___ INFORMATION SHOWN ___

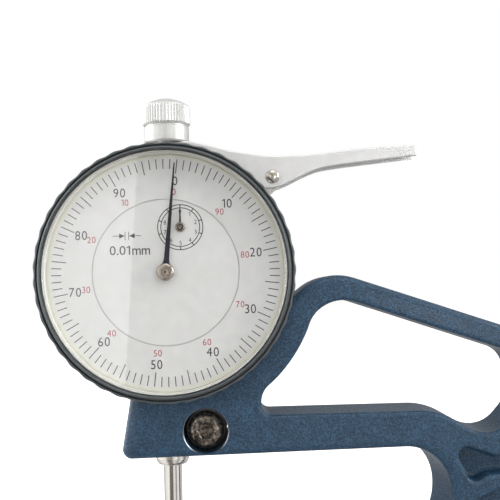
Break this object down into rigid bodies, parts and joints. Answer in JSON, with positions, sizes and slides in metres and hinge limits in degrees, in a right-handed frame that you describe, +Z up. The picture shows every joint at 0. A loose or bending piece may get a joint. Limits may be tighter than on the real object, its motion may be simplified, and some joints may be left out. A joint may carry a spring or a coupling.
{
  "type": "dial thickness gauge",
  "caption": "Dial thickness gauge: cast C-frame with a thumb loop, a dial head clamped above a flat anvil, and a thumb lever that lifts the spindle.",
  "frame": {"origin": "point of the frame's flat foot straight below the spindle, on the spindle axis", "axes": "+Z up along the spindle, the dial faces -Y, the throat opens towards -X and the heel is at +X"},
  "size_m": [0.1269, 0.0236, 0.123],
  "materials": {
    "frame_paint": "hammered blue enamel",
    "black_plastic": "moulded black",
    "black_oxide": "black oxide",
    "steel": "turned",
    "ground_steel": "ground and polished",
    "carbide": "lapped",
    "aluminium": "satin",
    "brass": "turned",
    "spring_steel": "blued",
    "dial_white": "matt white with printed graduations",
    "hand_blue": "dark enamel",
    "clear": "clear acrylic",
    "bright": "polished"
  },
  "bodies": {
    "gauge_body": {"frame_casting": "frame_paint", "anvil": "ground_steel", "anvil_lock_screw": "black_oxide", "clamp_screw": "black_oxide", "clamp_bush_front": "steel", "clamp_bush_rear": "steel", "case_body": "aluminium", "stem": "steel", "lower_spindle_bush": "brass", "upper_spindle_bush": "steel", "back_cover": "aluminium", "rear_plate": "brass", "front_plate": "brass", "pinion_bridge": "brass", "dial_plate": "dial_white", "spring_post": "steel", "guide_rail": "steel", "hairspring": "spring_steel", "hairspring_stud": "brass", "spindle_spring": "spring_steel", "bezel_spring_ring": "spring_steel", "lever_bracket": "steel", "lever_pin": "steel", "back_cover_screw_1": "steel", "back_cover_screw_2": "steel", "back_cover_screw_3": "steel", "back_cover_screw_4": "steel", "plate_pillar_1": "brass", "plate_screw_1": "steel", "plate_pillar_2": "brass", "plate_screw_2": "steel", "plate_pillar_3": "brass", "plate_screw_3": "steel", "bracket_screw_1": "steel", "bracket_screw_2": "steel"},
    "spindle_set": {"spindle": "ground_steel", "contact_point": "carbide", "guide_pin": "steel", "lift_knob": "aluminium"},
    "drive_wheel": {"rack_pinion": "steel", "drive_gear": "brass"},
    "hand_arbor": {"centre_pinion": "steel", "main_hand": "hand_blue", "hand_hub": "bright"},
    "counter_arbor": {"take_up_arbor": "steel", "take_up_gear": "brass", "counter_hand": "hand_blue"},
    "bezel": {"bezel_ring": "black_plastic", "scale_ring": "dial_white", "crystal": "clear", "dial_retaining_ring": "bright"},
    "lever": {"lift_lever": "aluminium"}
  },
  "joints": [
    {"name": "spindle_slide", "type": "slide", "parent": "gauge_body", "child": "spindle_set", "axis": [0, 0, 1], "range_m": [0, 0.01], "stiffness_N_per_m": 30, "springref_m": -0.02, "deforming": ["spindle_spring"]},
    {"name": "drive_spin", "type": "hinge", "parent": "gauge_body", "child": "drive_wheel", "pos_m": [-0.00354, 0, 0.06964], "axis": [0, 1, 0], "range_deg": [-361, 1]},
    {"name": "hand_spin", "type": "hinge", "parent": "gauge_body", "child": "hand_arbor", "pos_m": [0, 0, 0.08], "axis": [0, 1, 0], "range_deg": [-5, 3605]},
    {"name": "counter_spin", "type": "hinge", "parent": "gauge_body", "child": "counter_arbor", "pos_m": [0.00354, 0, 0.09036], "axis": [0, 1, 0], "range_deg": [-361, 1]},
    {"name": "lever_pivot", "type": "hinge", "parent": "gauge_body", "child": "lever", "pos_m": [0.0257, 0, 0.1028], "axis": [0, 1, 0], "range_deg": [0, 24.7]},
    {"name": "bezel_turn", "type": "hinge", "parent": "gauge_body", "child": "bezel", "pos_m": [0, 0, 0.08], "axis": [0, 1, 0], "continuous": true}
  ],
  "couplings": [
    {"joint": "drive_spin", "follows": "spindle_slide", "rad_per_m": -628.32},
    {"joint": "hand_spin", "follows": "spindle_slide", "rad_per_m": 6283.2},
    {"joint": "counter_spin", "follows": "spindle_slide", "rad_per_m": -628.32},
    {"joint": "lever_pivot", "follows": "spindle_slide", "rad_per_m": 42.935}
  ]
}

___

Print the material above once more, exactly.

### RESPONSE BELOW
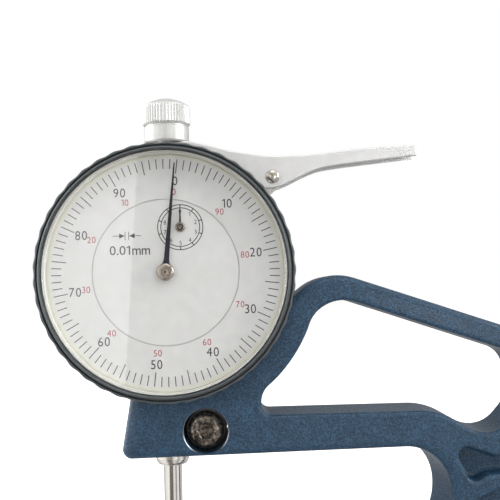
Break this object down into rigid bodies, parts and joints. Answer in JSON, with positions, sizes and slides in metres and hinge limits in degrees, in a right-handed frame that you describe, +Z up. The picture shows every joint at 0. A loose or bending piece may get a joint. Limits may be tighter than on the real object, its motion may be simplified, and some joints may be left out. A joint may carry a spring or a coupling.
{
  "type": "dial thickness gauge",
  "caption": "Dial thickness gauge: cast C-frame with a thumb loop, a dial head clamped above a flat anvil, and a thumb lever that lifts the spindle.",
  "frame": {"origin": "point of the frame's flat foot straight below the spindle, on the spindle axis", "axes": "+Z up along the spindle, the dial faces -Y, the throat opens towards -X and the heel is at +X"},
  "size_m": [0.1269, 0.0236, 0.123],
  "materials": {
    "frame_paint": "hammered blue enamel",
    "black_plastic": "moulded black",
    "black_oxide": "black oxide",
    "steel": "turned",
    "ground_steel": "ground and polished",
    "carbide": "lapped",
    "aluminium": "satin",
    "brass": "turned",
    "spring_steel": "blued",
    "dial_white": "matt white with printed graduations",
    "hand_blue": "dark enamel",
    "clear": "clear acrylic",
    "bright": "polished"
  },
  "bodies": {
    "gauge_body": {"frame_casting": "frame_paint", "anvil": "ground_steel", "anvil_lock_screw": "black_oxide", "clamp_screw": "black_oxide", "clamp_bush_front": "steel", "clamp_bush_rear": "steel", "case_body": "aluminium", "stem": "steel", "lower_spindle_bush": "brass", "upper_spindle_bush": "steel", "back_cover": "aluminium", "rear_plate": "brass", "front_plate": "brass", "pinion_bridge": "brass", "dial_plate": "dial_white", "spring_post": "steel", "guide_rail": "steel", "hairspring": "spring_steel", "hairspring_stud": "brass", "spindle_spring": "spring_steel", "bezel_spring_ring": "spring_steel", "lever_bracket": "steel", "lever_pin": "steel", "back_cover_screw_1": "steel", "back_cover_screw_2": "steel", "back_cover_screw_3": "steel", "back_cover_screw_4": "steel", "plate_pillar_1": "brass", "plate_screw_1": "steel", "plate_pillar_2": "brass", "plate_screw_2": "steel", "plate_pillar_3": "brass", "plate_screw_3": "steel", "bracket_screw_1": "steel", "bracket_screw_2": "steel"},
    "spindle_set": {"spindle": "ground_steel", "contact_point": "carbide", "guide_pin": "steel", "lift_knob": "aluminium"},
    "drive_wheel": {"rack_pinion": "steel", "drive_gear": "brass"},
    "hand_arbor": {"centre_pinion": "steel", "main_hand": "hand_blue", "hand_hub": "bright"},
    "counter_arbor": {"take_up_arbor": "steel", "take_up_gear": "brass", "counter_hand": "hand_blue"},
    "bezel": {"bezel_ring": "black_plastic", "scale_ring": "dial_white", "crystal": "clear", "dial_retaining_ring": "bright"},
    "lever": {"lift_lever": "aluminium"}
  },
  "joints": [
    {"name": "spindle_slide", "type": "slide", "parent": "gauge_body", "child": "spindle_set", "axis": [0, 0, 1], "range_m": [0, 0.01], "stiffness_N_per_m": 30, "springref_m": -0.02, "deforming": ["spindle_spring"]},
    {"name": "drive_spin", "type": "hinge", "parent": "gauge_body", "child": "drive_wheel", "pos_m": [-0.00354, 0, 0.06964], "axis": [0, 1, 0], "range_deg": [-361, 1]},
    {"name": "hand_spin", "type": "hinge", "parent": "gauge_body", "child": "hand_arbor", "pos_m": [0, 0, 0.08], "axis": [0, 1, 0], "range_deg": [-5, 3605]},
    {"name": "counter_spin", "type": "hinge", "parent": "gauge_body", "child": "counter_arbor", "pos_m": [0.00354, 0, 0.09036], "axis": [0, 1, 0], "range_deg": [-361, 1]},
    {"name": "lever_pivot", "type": "hinge", "parent": "gauge_body", "child": "lever", "pos_m": [0.0257, 0, 0.1028], "axis": [0, 1, 0], "range_deg": [0, 24.7]},
    {"name": "bezel_turn", "type": "hinge", "parent": "gauge_body", "child": "bezel", "pos_m": [0, 0, 0.08], "axis": [0, 1, 0], "continuous": true}
  ],
  "couplings": [
    {"joint": "drive_spin", "follows": "spindle_slide", "rad_per_m": -628.32},
    {"joint": "hand_spin", "follows": "spindle_slide", "rad_per_m": 6283.2},
    {"joint": "counter_spin", "follows": "spindle_slide", "rad_per_m": -628.32},
    {"joint": "lever_pivot", "follows": "spindle_slide", "rad_per_m": 42.935}
  ]
}